# Objective
Reproduce all of the material word for word.

# Recorded data
───

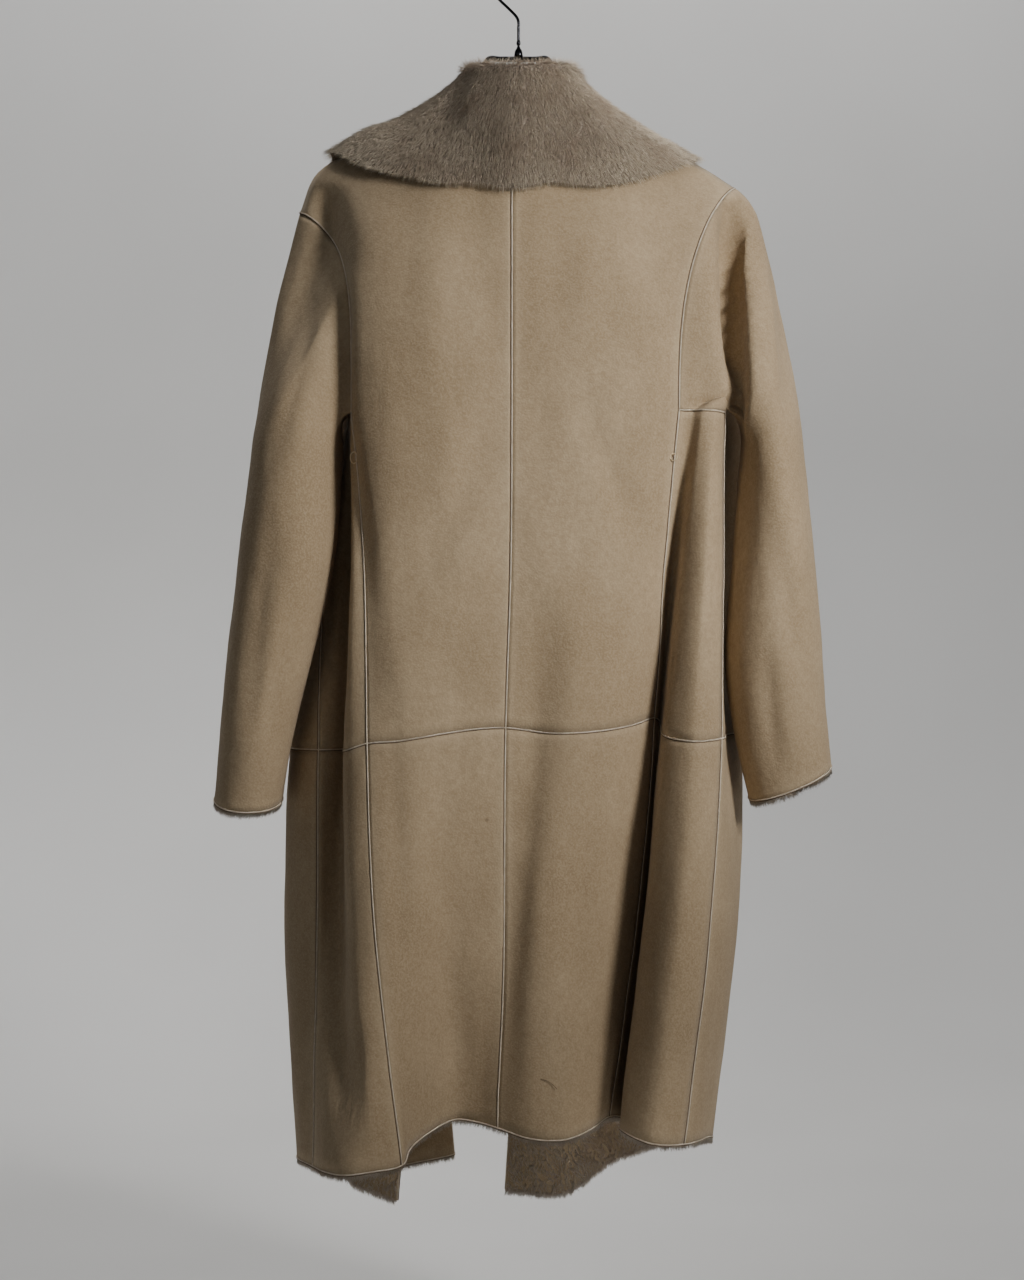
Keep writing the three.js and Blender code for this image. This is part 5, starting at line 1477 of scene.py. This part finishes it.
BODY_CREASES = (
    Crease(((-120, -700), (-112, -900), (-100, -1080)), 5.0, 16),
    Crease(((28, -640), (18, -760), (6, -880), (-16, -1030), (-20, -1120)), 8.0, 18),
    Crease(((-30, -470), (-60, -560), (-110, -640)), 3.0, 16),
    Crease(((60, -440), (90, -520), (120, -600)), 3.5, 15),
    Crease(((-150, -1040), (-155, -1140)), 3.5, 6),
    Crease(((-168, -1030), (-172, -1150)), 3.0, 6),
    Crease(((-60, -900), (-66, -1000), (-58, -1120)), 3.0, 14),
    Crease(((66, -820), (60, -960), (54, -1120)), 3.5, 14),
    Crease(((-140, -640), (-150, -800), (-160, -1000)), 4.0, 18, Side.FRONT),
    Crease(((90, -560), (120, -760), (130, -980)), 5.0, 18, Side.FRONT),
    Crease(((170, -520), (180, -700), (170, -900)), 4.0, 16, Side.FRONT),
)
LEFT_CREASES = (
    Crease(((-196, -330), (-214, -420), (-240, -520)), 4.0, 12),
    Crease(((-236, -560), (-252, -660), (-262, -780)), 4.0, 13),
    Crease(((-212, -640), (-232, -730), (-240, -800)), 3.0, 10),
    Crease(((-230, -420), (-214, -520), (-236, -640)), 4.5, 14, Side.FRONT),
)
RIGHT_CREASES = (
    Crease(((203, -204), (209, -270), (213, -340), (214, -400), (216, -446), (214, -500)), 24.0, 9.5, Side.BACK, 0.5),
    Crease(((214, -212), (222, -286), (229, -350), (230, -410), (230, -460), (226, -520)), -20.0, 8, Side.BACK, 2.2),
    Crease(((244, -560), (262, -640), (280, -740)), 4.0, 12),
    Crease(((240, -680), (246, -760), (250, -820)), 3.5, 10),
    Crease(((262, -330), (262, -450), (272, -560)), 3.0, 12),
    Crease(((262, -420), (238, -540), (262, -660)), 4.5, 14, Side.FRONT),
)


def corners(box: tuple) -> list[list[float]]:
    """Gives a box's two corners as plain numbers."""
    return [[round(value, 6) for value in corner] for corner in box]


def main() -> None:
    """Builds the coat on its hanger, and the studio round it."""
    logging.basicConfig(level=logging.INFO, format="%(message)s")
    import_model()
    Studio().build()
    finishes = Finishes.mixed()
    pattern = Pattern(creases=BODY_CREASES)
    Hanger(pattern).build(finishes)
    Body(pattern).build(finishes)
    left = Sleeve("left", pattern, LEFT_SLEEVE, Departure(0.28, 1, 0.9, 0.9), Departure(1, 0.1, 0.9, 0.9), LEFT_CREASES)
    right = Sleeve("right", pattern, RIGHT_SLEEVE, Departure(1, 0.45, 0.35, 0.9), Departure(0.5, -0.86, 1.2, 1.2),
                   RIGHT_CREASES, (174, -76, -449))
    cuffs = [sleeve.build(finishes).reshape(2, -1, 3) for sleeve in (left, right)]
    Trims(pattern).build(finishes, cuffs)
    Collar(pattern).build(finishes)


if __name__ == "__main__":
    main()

───

# Response for this exercise
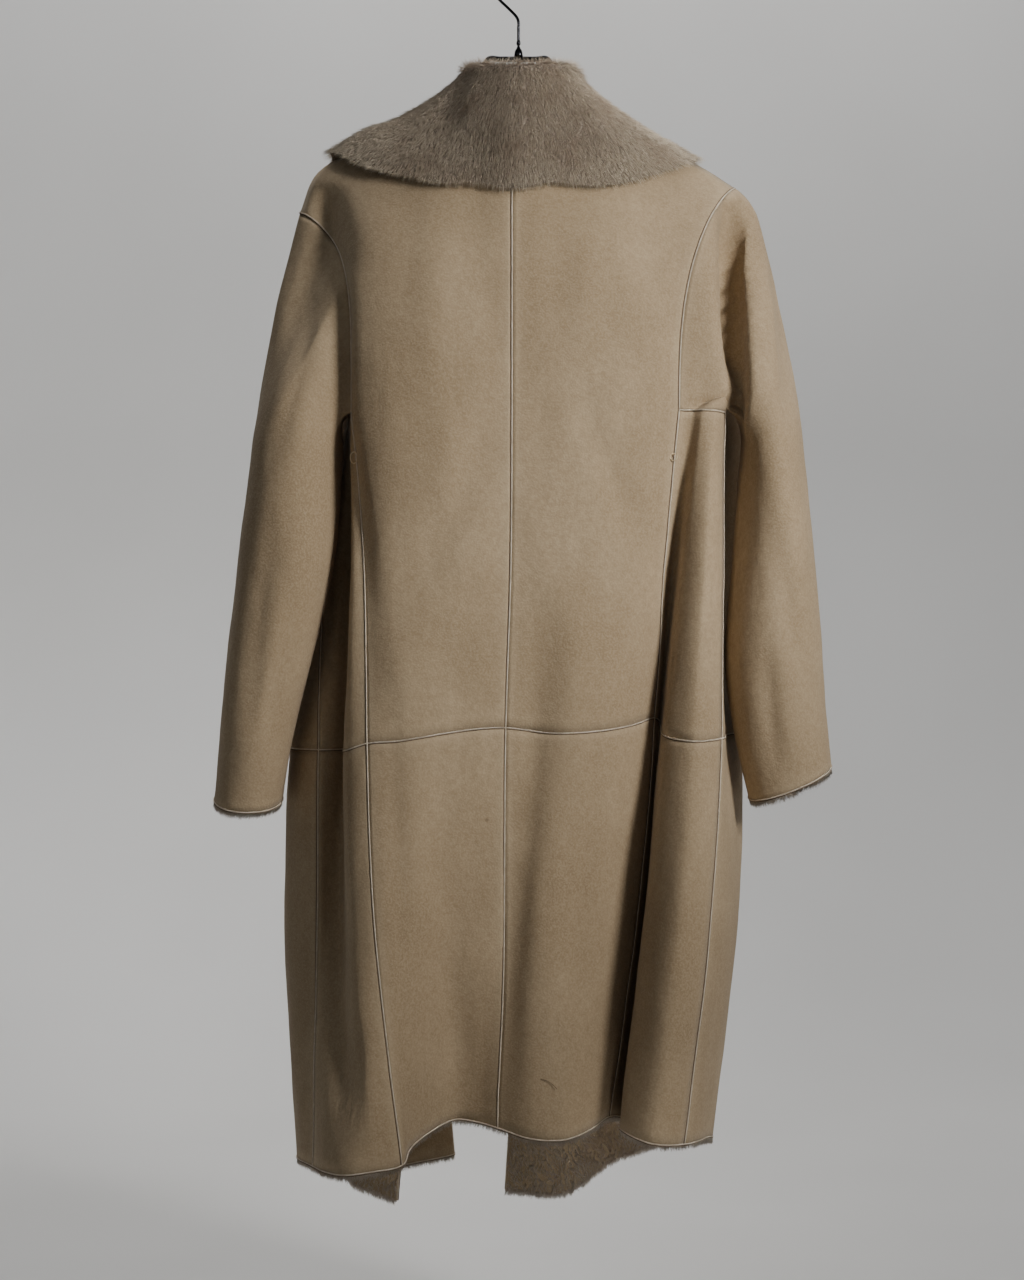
Keep writing the three.js and Blender code for this image. This is part 5, starting at line 1477 of scene.py. This part finishes it.
BODY_CREASES = (
    Crease(((-120, -700), (-112, -900), (-100, -1080)), 5.0, 16),
    Crease(((28, -640), (18, -760), (6, -880), (-16, -1030), (-20, -1120)), 8.0, 18),
    Crease(((-30, -470), (-60, -560), (-110, -640)), 3.0, 16),
    Crease(((60, -440), (90, -520), (120, -600)), 3.5, 15),
    Crease(((-150, -1040), (-155, -1140)), 3.5, 6),
    Crease(((-168, -1030), (-172, -1150)), 3.0, 6),
    Crease(((-60, -900), (-66, -1000), (-58, -1120)), 3.0, 14),
    Crease(((66, -820), (60, -960), (54, -1120)), 3.5, 14),
    Crease(((-140, -640), (-150, -800), (-160, -1000)), 4.0, 18, Side.FRONT),
    Crease(((90, -560), (120, -760), (130, -980)), 5.0, 18, Side.FRONT),
    Crease(((170, -520), (180, -700), (170, -900)), 4.0, 16, Side.FRONT),
)
LEFT_CREASES = (
    Crease(((-196, -330), (-214, -420), (-240, -520)), 4.0, 12),
    Crease(((-236, -560), (-252, -660), (-262, -780)), 4.0, 13),
    Crease(((-212, -640), (-232, -730), (-240, -800)), 3.0, 10),
    Crease(((-230, -420), (-214, -520), (-236, -640)), 4.5, 14, Side.FRONT),
)
RIGHT_CREASES = (
    Crease(((203, -204), (209, -270), (213, -340), (214, -400), (216, -446), (214, -500)), 24.0, 9.5, Side.BACK, 0.5),
    Crease(((214, -212), (222, -286), (229, -350), (230, -410), (230, -460), (226, -520)), -20.0, 8, Side.BACK, 2.2),
    Crease(((244, -560), (262, -640), (280, -740)), 4.0, 12),
    Crease(((240, -680), (246, -760), (250, -820)), 3.5, 10),
    Crease(((262, -330), (262, -450), (272, -560)), 3.0, 12),
    Crease(((262, -420), (238, -540), (262, -660)), 4.5, 14, Side.FRONT),
)


def corners(box: tuple) -> list[list[float]]:
    """Gives a box's two corners as plain numbers."""
    return [[round(value, 6) for value in corner] for corner in box]


def main() -> None:
    """Builds the coat on its hanger, and the studio round it."""
    logging.basicConfig(level=logging.INFO, format="%(message)s")
    import_model()
    Studio().build()
    finishes = Finishes.mixed()
    pattern = Pattern(creases=BODY_CREASES)
    Hanger(pattern).build(finishes)
    Body(pattern).build(finishes)
    left = Sleeve("left", pattern, LEFT_SLEEVE, Departure(0.28, 1, 0.9, 0.9), Departure(1, 0.1, 0.9, 0.9), LEFT_CREASES)
    right = Sleeve("right", pattern, RIGHT_SLEEVE, Departure(1, 0.45, 0.35, 0.9), Departure(0.5, -0.86, 1.2, 1.2),
                   RIGHT_CREASES, (174, -76, -449))
    cuffs = [sleeve.build(finishes).reshape(2, -1, 3) for sleeve in (left, right)]
    Trims(pattern).build(finishes, cuffs)
    Collar(pattern).build(finishes)


if __name__ == "__main__":
    main()